Source data -

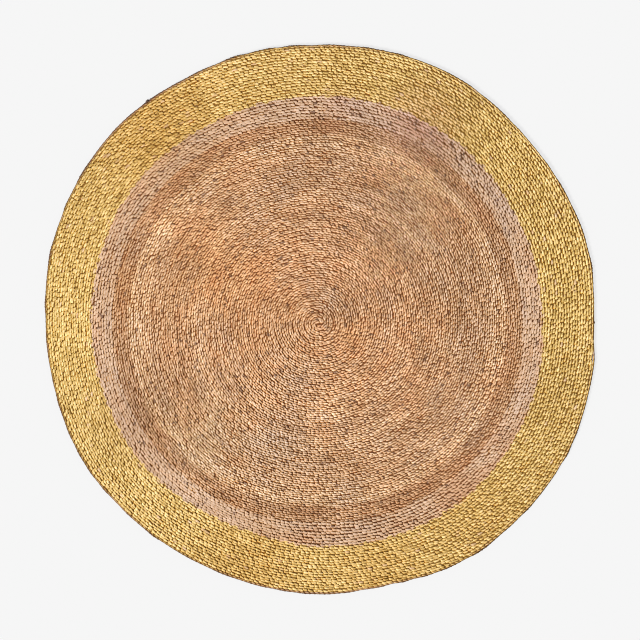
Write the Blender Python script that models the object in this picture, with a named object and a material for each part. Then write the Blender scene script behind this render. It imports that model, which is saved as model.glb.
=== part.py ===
"""Round jute rug: three lengths of flat plait, each stood on edge, coiled and sewn round to round.

The field is a thin natural plait. Around it lie a few rounds of a thicker natural plait, and then the
wide gold-coloured border. Every round of plait stands up as a rib, the rounds wander a little as hand
sewing leaves them, and the rug lies flat on its underside.

Units are metres, +Z is up, and the origin is at the middle of the underside's outline.
"""

from collections import namedtuple
from math import cos, radians, sin, tau

import bmesh
import bpy

RUG_NAME = "round_jute_rug"

# Driving dimensions
THICKNESS = 0.0100          # height of the plait stood on its edge
FURROW_DEPTH = 0.0020       # how far the seam between two rounds lies below their crests
SEAM_GAP = 0.0003           # clearance where one length of plait meets the next
SHARP_ANGLE = radians(80)   # edges bent further than this are drawn sharp, so the ribs look round

# The outermost round is a rounded edge: how far it draws in from its widest line, and how high that is
RIM_SHOULDER_INSET = 0.0010
RIM_SHOULDER_HEIGHT = 0.0082
RIM_WIDEST_HEIGHT = 0.0050
RIM_FOOT_INSET = 0.0016

# Each length of plait: its rounds, how wide one row is, and its colour as sewn (linear red, green, blue)
Plait = namedtuple("Plait", "name rounds row_width colour roughness metallic")
FIELD = Plait("field_coil", 89, 0.00498, (0.527, 0.283, 0.144), 0.85, 0.0)
BAND = Plait("plain_band", 8, 0.00585, (0.539, 0.328, 0.191), 0.85, 0.0)
BORDER = Plait("gold_border", 19, 0.00579, (0.591, 0.376, 0.127), 0.45, 0.6)

FIELD_END = FIELD.rounds * FIELD.row_width
GOLD_START = FIELD_END + BAND.rounds * BAND.row_width
RUG_RADIUS = GOLD_START + BORDER.rounds * BORDER.row_width

# Sides that a round is drawn with, by how far out it lies. Each count is twice the one before it.
Sides = namedtuple("Sides", "within count")
SIDES = (
    Sides(0.010, 6),
    Sides(0.085, 12),
    Sides(0.260, 24),
    Sides(RUG_RADIUS, 48),
)

# How far the rows stand out from a true circle, in millimetres, at the field's end, at the start of the
# gold and at the rim. The rounds are sewn by hand, so they bulge and flatten.
Wander = namedtuple("Wander", "degrees field_end gold_start rim")
WANDERS = (
    Wander(0, 1, -3, -5),
    Wander(15, -1, -3, 0),
    Wander(30, -1, -5, -4),
    Wander(45, -3, -2, -5),
    Wander(60, -2, 1, 2),
    Wander(75, -3, 0, -1),
    Wander(90, -5, -2, -5),
    Wander(105, -5, -3, -2),
    Wander(120, -2, -3, -1),
    Wander(135, 2, 3, 7),
    Wander(150, 4, 5, 7),
    Wander(165, 3, 4, 5),
    Wander(180, 3, 3, -2),
    Wander(195, 4, 1, -3),
    Wander(210, 4, 1, 1),
    Wander(225, 1, -2, -3),
    Wander(240, -1, -10, -7),
    Wander(255, -5, -9, -6),
    Wander(270, -8, -1, -3),
    Wander(285, -4, 2, -4),
    Wander(300, 1, 7, 9),
    Wander(315, 6, 8, 10),
    Wander(330, 7, 6, 10),
    Wander(345, 4, 1, 1),
)
MILLIMETRE = 0.001
FADE_INWARDS = 1.5          # power by which the wander dies away towards the eye

# The rounds aren't quite concentric: where their middle lies at the eye and at the three named radii
Middle = namedtuple("Middle", "x y")
EYE_MIDDLE = Middle(-0.0045, -0.0087)
FIELD_END_MIDDLE = Middle(-0.0045, -0.0042)
GOLD_START_MIDDLE = Middle(-0.0044, -0.0038)
RIM_MIDDLE = Middle(0.0015, 0.0010)


def blend(low, high, share):
    return low + (high - low) * share


def wander_at(column, angle):
    """One column of WANDERS at any angle, in metres: a smooth closed curve through its rows."""
    spacing = tau / len(WANDERS)
    row, share = divmod(angle / spacing, 1.0)
    before, start, end, after = (
        getattr(WANDERS[(int(row) + offset) % len(WANDERS)], column) for offset in (-1, 0, 1, 2)
    )
    start_slope = (end - before) / 2
    end_slope = (after - start) / 2
    left = 1.0 - share
    return MILLIMETRE * (
        start * (1 + 2 * share) * left ** 2
        + end * (1 + 2 * left) * share ** 2
        + start_slope * share * left ** 2
        - end_slope * left * share ** 2
    )


def sewn_place(radius, angle):
    """Where a point of the true coil lies once it is sewn: x and y."""
    if radius <= FIELD_END:
        share = radius / FIELD_END
        wander = wander_at("field_end", angle) * share ** FADE_INWARDS
        inner, outer = EYE_MIDDLE, FIELD_END_MIDDLE
    elif radius <= GOLD_START:
        share = (radius - FIELD_END) / (GOLD_START - FIELD_END)
        wander = blend(wander_at("field_end", angle), wander_at("gold_start", angle), share)
        inner, outer = FIELD_END_MIDDLE, GOLD_START_MIDDLE
    else:
        share = (radius - GOLD_START) / (RUG_RADIUS - GOLD_START)
        wander = blend(wander_at("gold_start", angle), wander_at("rim", angle), share)
        inner, outer = GOLD_START_MIDDLE, RIM_MIDDLE
    x = blend(inner.x, outer.x, share) + (radius + wander) * cos(angle)
    y = blend(inner.y, outer.y, share) + (radius + wander) * sin(angle)
    return x, y


def add_course(bm, radius, height):
    """One closed course of points around the rug, counter-clockwise from above."""
    count = next(sides.count for sides in SIDES if radius <= sides.within)
    angles = (tau * step / count for step in range(count))
    return [bm.verts.new((*sewn_place(radius, angle), height)) for angle in angles]


def loft(bm, course, following):
    """Faces from a course to the following one, which has as many points or twice as many."""
    ratio = len(following) // len(course)
    for step, start in enumerate(course):
        end = course[(step + 1) % len(course)]
        edge = [following[(ratio * step + offset) % len(following)] for offset in range(ratio + 1)]
        if ratio == 1:
            bm.faces.new((start, edge[0], edge[1], end))
        else:
            bm.faces.new((start, edge[0], edge[1]))
            bm.faces.new((start, edge[1], end))
            bm.faces.new((end, edge[1], edge[2]))


def ribs(bm, plait, start):
    """The top of one length of plait: each round's crest, and the furrow between it and the next."""
    courses = []
    for number in range(plait.rounds):
        crest = start + (number + 0.5) * plait.row_width
        courses.append(add_course(bm, crest, THICKNESS))
        if number < plait.rounds - 1:
            furrow = start + (number + 1) * plait.row_width
            courses.append(add_course(bm, furrow, THICKNESS - FURROW_DEPTH))
    return courses


def inner_wall(bm, start):
    """The side of a length of plait that is sewn to the one inside it, from the floor up."""
    radius = start + SEAM_GAP / 2
    return [add_course(bm, radius, height) for height in (0.0, THICKNESS - FURROW_DEPTH)]


def outer_wall(bm, end):
    """The side that the next length of plait is sewn to, from the top down."""
    radius = end - SEAM_GAP / 2
    return [add_course(bm, radius, height) for height in (THICKNESS - FURROW_DEPTH, 0.0)]


def rim_wall(bm):
    """The rug's own edge, rounded as the outermost plait is, from the top down."""
    return [
        add_course(bm, RUG_RADIUS - RIM_SHOULDER_INSET, RIM_SHOULDER_HEIGHT),
        add_course(bm, RUG_RADIUS, RIM_WIDEST_HEIGHT),
        add_course(bm, RUG_RADIUS - RIM_FOOT_INSET, 0.0),
    ]


def make_material(plait):
    material = bpy.data.materials.new(plait.name)
    material.use_nodes = True
    shader = material.node_tree.nodes["Principled BSDF"]
    shader.inputs["Base Color"].default_value = (*plait.colour, 1.0)
    shader.inputs["Roughness"].default_value = plait.roughness
    shader.inputs["Metallic"].default_value = plait.metallic
    return material


def finish_node(bm, plait, collection):
    """The mesh as one named object with its own material."""
    mesh = bpy.data.meshes.new(plait.name)
    bm.to_mesh(mesh)
    bm.free()
    mesh.shade_smooth()
    mesh.set_sharp_from_angle(angle=SHARP_ANGLE)
    mesh.materials.append(make_material(plait))
    node = bpy.data.objects.new(plait.name, mesh)
    collection.objects.link(node)


def make_field(collection):
    """The thin natural plait: a disc that starts as a small knob at the eye."""
    bm = bmesh.new()
    courses = ribs(bm, FIELD, 0.0) + outer_wall(bm, FIELD_END)
    for course, following in zip(courses, courses[1:]):
        loft(bm, course, following)
    bm.faces.new(courses[0])
    bm.faces.new(reversed(courses[-1]))
    finish_node(bm, FIELD, collection)


def make_ring(plait, start, outer_side, collection):
    """A length of plait sewn on around the rounds inside it."""
    bm = bmesh.new()
    courses = inner_wall(bm, start) + ribs(bm, plait, start) + outer_side(bm)
    for course, following in zip(courses, courses[1:] + courses[:1]):
        loft(bm, course, following)
    finish_node(bm, plait, collection)


def clear_scene():
    for item in list(bpy.data.objects):
        bpy.data.objects.remove(item, do_unlink=True)


def main():
    clear_scene()
    rug = bpy.data.collections.new(RUG_NAME)
    bpy.context.scene.collection.children.link(rug)
    make_field(rug)
    make_ring(BAND, FIELD_END, lambda bm: outer_wall(bm, GOLD_START), rug)
    make_ring(BORDER, GOLD_START, rim_wall, rug)


main()
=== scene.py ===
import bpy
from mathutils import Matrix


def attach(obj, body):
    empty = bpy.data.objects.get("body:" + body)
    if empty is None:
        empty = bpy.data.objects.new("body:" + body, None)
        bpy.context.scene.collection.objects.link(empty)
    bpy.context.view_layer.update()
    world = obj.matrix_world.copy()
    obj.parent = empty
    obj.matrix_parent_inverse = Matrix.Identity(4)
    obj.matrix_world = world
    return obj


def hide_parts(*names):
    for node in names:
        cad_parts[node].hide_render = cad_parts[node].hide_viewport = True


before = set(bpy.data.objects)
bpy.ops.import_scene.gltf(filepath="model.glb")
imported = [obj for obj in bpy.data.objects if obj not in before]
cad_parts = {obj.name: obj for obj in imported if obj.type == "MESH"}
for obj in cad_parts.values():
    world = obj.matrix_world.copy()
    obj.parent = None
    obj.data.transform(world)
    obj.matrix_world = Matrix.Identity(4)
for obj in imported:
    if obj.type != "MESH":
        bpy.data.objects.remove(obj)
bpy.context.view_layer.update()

from collections import namedtuple
from math import ceil, cos, radians, sin, sqrt, tan, tau

import bmesh
import bpy
import numpy as np
from bpy.props import FloatProperty, FloatVectorProperty, IntProperty, PointerProperty
from bpy.types import Operator, Panel, PropertyGroup
from mathutils import Vector, noise

bl_info = {
    "name": "Round Jute Rug",
    "version": (1, 0, 0),
    "blender": (4, 5, 0),
    "location": "View3D > Sidebar > Jute Rug",
    "description": "Builds a round rug of coiled jute plait with a gold border, lump by lump",
    "category": "Add Mesh",
}

# ---- The coil: the sizes below are the ones that the rug's solids were built from ----

THICKNESS = 0.0100
FIELD_ROUNDS, FIELD_ROW = 89, 0.00498
BAND_ROUNDS, BAND_ROW = 8, 0.00585
BORDER_ROUNDS, BORDER_ROW = 19, 0.00579
FIELD_END = FIELD_ROUNDS * FIELD_ROW
GOLD_START = FIELD_END + BAND_ROUNDS * BAND_ROW
RUG_RADIUS = GOLD_START + BORDER_ROUNDS * BORDER_ROW
ALL_ROUNDS = FIELD_ROUNDS + BAND_ROUNDS + BORDER_ROUNDS
KNOB_ROUNDS = 0.4           # the coil starts this many rounds out from its own middle
LAST_ANGLE = radians(355)   # where the plait's tail is tucked in, counter-clockwise from +X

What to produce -
Nothing but the lines from the one with "make_field(rug)" to the one with "obj.data.transform(world)" should be echoed, both of them included, exactly as written.

Correct output -
    make_field(rug)
    make_ring(BAND, FIELD_END, lambda bm: outer_wall(bm, GOLD_START), rug)
    make_ring(BORDER, GOLD_START, rim_wall, rug)


main()
=== scene.py ===
import bpy
from mathutils import Matrix


def attach(obj, body):
    empty = bpy.data.objects.get("body:" + body)
    if empty is None:
        empty = bpy.data.objects.new("body:" + body, None)
        bpy.context.scene.collection.objects.link(empty)
    bpy.context.view_layer.update()
    world = obj.matrix_world.copy()
    obj.parent = empty
    obj.matrix_parent_inverse = Matrix.Identity(4)
    obj.matrix_world = world
    return obj


def hide_parts(*names):
    for node in names:
        cad_parts[node].hide_render = cad_parts[node].hide_viewport = True


before = set(bpy.data.objects)
bpy.ops.import_scene.gltf(filepath="model.glb")
imported = [obj for obj in bpy.data.objects if obj not in before]
cad_parts = {obj.name: obj for obj in imported if obj.type == "MESH"}
for obj in cad_parts.values():
    world = obj.matrix_world.copy()
    obj.parent = None
    obj.data.transform(world)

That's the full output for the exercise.